**Extracted records**
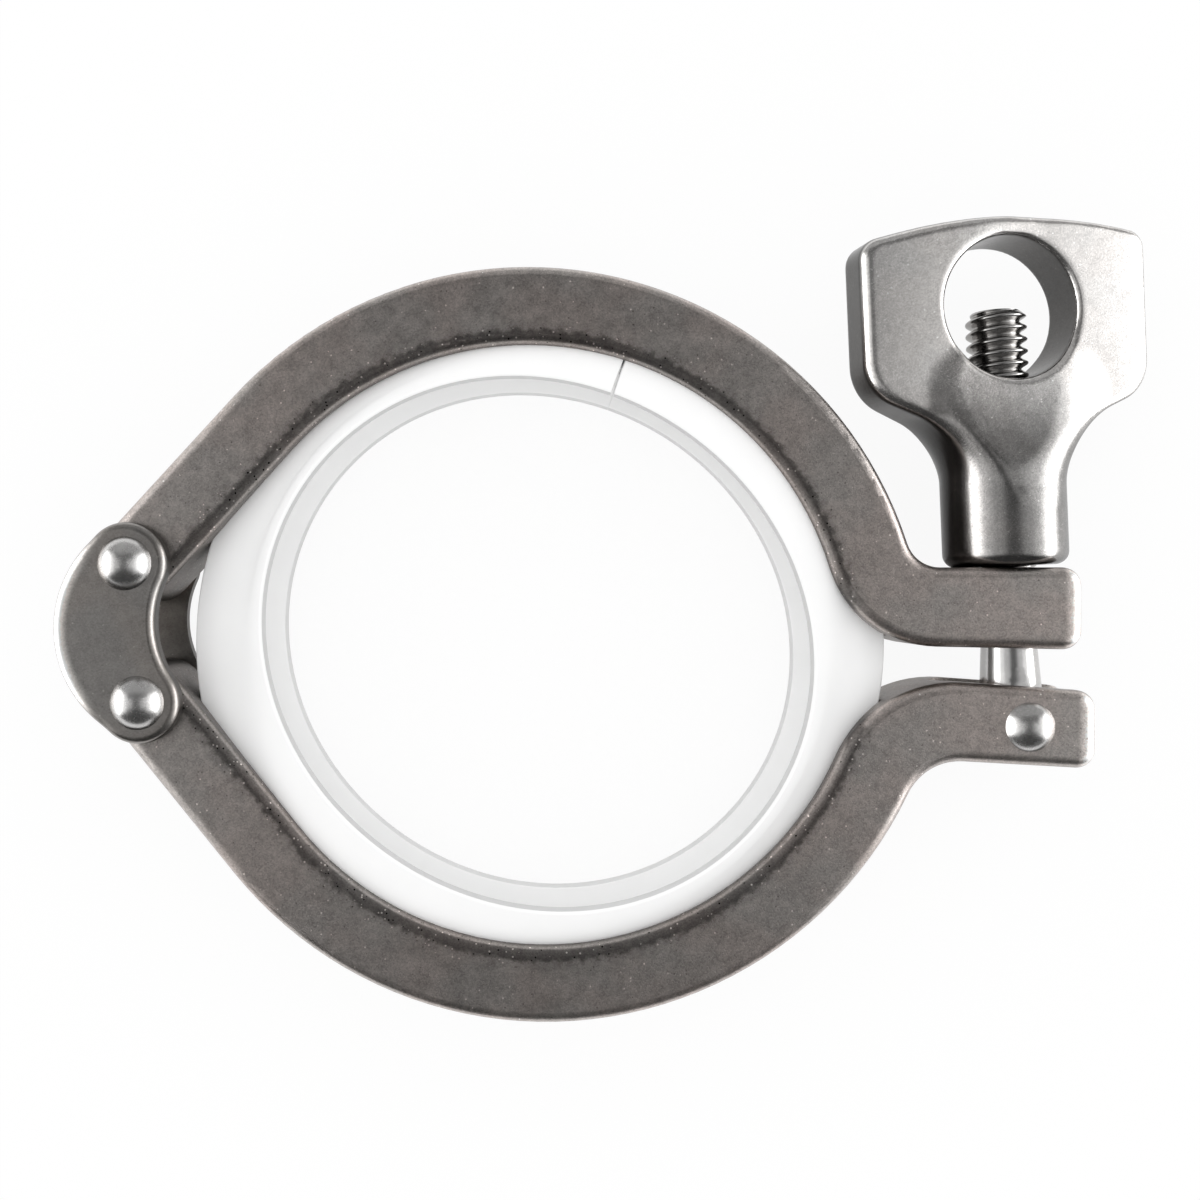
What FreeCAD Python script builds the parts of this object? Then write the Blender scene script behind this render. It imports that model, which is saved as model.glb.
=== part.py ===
"""Clamp swivel joint, drawn lying flat and closed, in millimetres.

Two cast stainless halves are joined by a pair of link plates on domed rivets. A swing bolt turns on a
pin in the lower jaw and carries a large wing nut with a round hole. A split white plastic ring turns in
the V groove of the halves and holds the smaller pair of ferrules in a V groove of its own.

The origin is the centre of the ring's bore, +Z runs along the bore, +X points from the hinge to the jaws.
"""
import FreeCAD, Part
import math
import os

Z_AXIS = FreeCAD.Vector(0, 0, 1)
ORIGIN = FreeCAD.Vector(0, 0, 0)

# Swivel ring
RING_OUTER_R = 45.5
RING_EDGE_HALF = 3.2
RING_KINK_R = 38.0
RING_KINK_ROUND = 8.0
RING_LIP_R = 35.5
RING_HALF_WIDTH = 8.2
RING_BORE_R = 35.0
RING_BORE_HALF = 7.9
FLANK_SLOPE = math.tan(math.radians(20.0))
SEAT_R = 39.0
SEAT_MOUTH_HALF = 5.1
SPLIT_ANGLE = 73.4
SPLIT_WIDTH = 0.4

# Cast halves
BODY_THICKNESS = 15.0
BODY_EDGE_ROUND = 1.5
GROOVE_CLEARANCE = 0.25
LUG_R = 5.05
JAW_CORNER_R = 2.4

# Hinge
UPPER_RIVET = (-53.0, 10.4)
LOWER_RIVET = (-51.4, -7.4)
RIVET_R = 2.5
RIVET_HEAD_R = 3.45
RIVET_HEAD_HEIGHT = 2.2
RUNNING_CLEARANCE = 0.06
LINK_GAP = 0.1
LINK_THICKNESS = 2.5
LINK_LOBE_R = 5.3
LINK_BACK_CENTRE = (-46.8, 2.1)
LINK_BACK_R = 15.5
LINK_SHOULDER_R = 20.0
LINK_WAIST_R = 13.0
LINK_EDGE_ROUND = 1.0

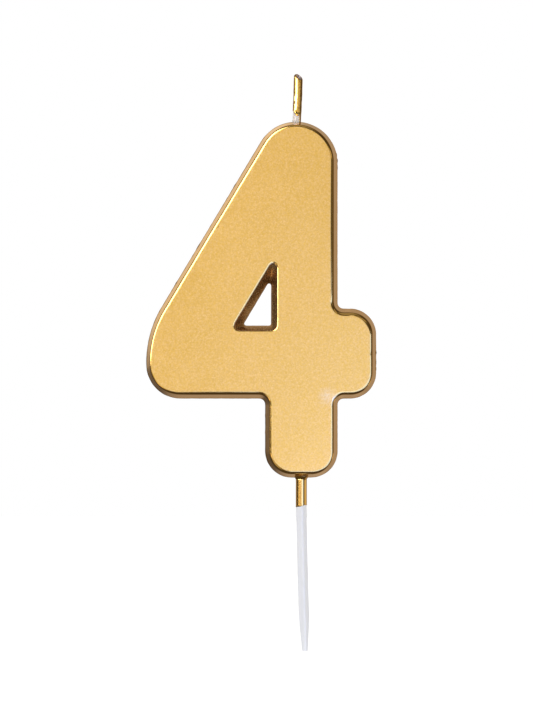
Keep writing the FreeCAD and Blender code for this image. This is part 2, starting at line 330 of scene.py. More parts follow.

**Work to do**
From the first line of the records above to the line that contains "JAW_CORNER_R = 2.4", quote each line exactly.

**Solution for this exercise**
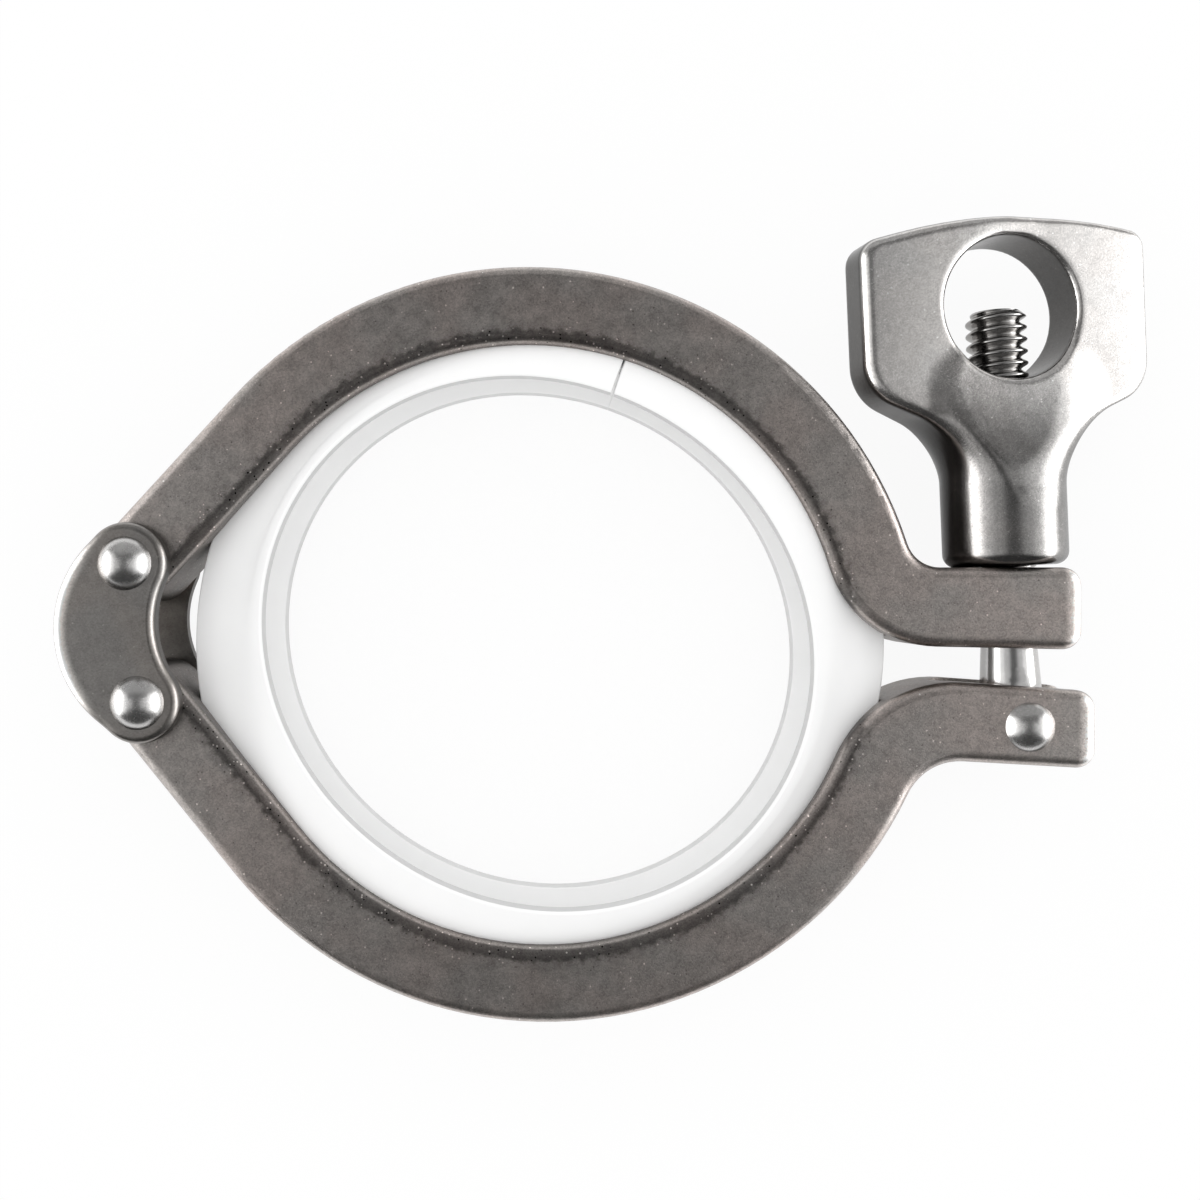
What FreeCAD Python script builds the parts of this object? Then write the Blender scene script behind this render. It imports that model, which is saved as model.glb.
=== part.py ===
"""Clamp swivel joint, drawn lying flat and closed, in millimetres.

Two cast stainless halves are joined by a pair of link plates on domed rivets. A swing bolt turns on a
pin in the lower jaw and carries a large wing nut with a round hole. A split white plastic ring turns in
the V groove of the halves and holds the smaller pair of ferrules in a V groove of its own.

The origin is the centre of the ring's bore, +Z runs along the bore, +X points from the hinge to the jaws.
"""
import FreeCAD, Part
import math
import os

Z_AXIS = FreeCAD.Vector(0, 0, 1)
ORIGIN = FreeCAD.Vector(0, 0, 0)

# Swivel ring
RING_OUTER_R = 45.5
RING_EDGE_HALF = 3.2
RING_KINK_R = 38.0
RING_KINK_ROUND = 8.0
RING_LIP_R = 35.5
RING_HALF_WIDTH = 8.2
RING_BORE_R = 35.0
RING_BORE_HALF = 7.9
FLANK_SLOPE = math.tan(math.radians(20.0))
SEAT_R = 39.0
SEAT_MOUTH_HALF = 5.1
SPLIT_ANGLE = 73.4
SPLIT_WIDTH = 0.4

# Cast halves
BODY_THICKNESS = 15.0
BODY_EDGE_ROUND = 1.5
GROOVE_CLEARANCE = 0.25
LUG_R = 5.05
JAW_CORNER_R = 2.4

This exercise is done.